5. The device according to claim 1, further comprising:

a transition-nucleus generating mechanism arranged in the reflective display area.

6. The device according to claim 1, further comprising:

a transition-nucleus generating mechanism arranged in a portion between the reflective display area and the transmissive display area.

7. The device according to claim 1, further comprising:

a transition-nucleus generating mechanism arranged in a portion between neighboring sub-pixel regions.

8. The device according to claim 5, wherein the transition-nucleus generating mechanism is a signal line electrically connected to a switching element arranged so as to correspond to the sub-pixel region, or an electrode disposed so as to correspond to the sub-pixel region.

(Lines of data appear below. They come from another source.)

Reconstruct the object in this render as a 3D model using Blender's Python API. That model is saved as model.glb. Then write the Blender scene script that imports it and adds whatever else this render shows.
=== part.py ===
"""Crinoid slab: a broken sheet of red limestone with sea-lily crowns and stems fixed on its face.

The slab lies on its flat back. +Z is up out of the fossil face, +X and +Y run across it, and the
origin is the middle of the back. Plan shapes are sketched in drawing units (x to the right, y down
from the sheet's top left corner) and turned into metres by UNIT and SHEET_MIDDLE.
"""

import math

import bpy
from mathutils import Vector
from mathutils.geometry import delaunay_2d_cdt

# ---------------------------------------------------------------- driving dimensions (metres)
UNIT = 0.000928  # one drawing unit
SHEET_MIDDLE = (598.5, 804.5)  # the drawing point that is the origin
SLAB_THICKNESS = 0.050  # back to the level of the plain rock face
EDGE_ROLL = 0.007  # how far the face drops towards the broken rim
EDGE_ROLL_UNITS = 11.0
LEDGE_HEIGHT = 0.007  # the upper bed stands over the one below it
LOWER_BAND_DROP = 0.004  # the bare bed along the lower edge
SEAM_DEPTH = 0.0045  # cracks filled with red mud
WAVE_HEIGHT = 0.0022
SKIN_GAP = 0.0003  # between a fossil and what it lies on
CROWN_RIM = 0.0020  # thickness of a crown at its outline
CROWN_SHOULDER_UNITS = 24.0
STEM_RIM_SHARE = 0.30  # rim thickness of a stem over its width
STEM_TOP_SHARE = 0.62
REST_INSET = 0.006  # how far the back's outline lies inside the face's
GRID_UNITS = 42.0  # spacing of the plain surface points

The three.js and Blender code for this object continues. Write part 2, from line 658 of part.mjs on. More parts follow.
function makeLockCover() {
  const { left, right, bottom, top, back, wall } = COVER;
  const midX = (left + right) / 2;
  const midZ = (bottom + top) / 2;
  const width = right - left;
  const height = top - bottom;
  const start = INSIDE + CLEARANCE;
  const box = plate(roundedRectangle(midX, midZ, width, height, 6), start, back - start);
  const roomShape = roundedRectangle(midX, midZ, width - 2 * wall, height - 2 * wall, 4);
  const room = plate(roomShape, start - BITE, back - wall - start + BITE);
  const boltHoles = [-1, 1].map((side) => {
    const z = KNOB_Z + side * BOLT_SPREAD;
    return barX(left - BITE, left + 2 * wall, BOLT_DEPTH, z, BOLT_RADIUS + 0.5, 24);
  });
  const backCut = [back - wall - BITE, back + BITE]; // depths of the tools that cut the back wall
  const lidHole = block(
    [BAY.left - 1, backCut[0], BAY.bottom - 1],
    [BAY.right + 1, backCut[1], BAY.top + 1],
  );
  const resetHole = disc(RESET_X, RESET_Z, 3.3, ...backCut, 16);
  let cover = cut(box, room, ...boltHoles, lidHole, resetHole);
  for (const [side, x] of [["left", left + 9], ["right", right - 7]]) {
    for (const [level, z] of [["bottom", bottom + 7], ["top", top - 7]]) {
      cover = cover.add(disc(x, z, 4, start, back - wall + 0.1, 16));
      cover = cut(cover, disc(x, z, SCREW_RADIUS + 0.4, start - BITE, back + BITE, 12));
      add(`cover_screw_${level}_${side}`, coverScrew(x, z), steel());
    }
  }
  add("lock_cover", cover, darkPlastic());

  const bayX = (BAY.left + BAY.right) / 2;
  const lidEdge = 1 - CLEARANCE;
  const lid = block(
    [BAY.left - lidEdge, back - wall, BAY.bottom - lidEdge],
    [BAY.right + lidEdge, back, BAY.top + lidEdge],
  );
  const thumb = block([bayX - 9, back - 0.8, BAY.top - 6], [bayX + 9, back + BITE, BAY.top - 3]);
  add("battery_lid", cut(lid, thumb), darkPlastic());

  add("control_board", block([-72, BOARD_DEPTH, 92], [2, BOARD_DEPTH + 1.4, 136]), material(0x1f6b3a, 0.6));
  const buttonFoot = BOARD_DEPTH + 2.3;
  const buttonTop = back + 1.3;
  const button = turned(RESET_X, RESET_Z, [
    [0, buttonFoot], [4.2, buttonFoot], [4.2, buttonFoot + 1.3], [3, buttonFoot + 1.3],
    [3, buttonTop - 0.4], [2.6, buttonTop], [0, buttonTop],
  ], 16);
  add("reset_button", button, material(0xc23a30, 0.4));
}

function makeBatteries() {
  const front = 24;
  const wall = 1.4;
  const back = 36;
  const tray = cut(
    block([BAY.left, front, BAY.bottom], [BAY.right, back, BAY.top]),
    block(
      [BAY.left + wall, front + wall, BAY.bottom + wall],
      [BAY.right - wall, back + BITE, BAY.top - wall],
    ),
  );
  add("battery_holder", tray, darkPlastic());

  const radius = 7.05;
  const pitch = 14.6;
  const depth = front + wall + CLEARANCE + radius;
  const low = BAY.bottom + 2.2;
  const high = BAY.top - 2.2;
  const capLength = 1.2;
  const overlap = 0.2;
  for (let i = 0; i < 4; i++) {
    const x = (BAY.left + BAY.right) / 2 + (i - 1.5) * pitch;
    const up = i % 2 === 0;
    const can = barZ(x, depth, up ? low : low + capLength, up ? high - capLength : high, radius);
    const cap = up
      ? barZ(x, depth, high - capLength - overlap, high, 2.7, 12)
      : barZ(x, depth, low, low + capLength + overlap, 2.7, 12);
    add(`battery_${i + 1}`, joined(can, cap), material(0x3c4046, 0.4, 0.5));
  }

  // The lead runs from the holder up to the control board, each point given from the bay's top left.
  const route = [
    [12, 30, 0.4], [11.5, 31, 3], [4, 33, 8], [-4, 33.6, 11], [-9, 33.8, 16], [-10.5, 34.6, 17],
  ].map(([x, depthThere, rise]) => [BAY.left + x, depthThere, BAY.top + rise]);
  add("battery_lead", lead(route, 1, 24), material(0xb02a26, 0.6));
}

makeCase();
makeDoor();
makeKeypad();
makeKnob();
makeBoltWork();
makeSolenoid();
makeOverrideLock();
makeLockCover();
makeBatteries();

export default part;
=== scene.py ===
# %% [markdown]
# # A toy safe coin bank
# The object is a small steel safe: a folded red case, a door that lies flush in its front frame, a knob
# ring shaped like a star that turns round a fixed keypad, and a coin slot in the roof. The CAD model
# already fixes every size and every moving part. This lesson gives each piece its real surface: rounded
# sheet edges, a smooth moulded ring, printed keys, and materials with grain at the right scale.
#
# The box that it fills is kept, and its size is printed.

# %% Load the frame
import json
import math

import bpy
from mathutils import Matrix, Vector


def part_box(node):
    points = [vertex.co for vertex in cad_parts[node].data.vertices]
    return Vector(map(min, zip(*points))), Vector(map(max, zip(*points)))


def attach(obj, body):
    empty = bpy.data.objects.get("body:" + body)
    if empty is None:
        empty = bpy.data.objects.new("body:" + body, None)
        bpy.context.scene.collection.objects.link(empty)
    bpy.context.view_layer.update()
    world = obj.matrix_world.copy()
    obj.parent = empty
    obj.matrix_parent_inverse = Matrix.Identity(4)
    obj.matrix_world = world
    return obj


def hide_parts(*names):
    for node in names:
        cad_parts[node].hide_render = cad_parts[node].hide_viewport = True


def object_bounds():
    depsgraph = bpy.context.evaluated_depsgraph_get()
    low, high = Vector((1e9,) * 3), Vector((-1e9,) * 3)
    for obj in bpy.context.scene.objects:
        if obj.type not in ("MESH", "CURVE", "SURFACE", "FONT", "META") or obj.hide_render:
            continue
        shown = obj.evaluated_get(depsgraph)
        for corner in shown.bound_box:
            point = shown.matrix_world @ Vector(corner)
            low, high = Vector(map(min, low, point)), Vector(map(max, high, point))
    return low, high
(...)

9. The device according to claim 5, wherein the transition-nucleus generating mechanism is a domain, where the alignment state of liquid crystal is made different from that in the sub-pixel, in the liquid crystal layer.

10. The device according to claim 9, wherein in the domain having the different alignment state, liquid crystal molecules in the liquid crystal layer are aligned in homeotropic alignment.

11. The device according to claim 9, wherein in the domain having the different alignment state, liquid crystal molecules in the liquid crystal layer are aligned in twisted

12. The device according to claim 5, wherein the transition-nucleus generating mechanism is a spacer for maintaining the spacing between the first and the second substrates.

13. An electronic apparatus including the liquid crystal display device according to claim 1.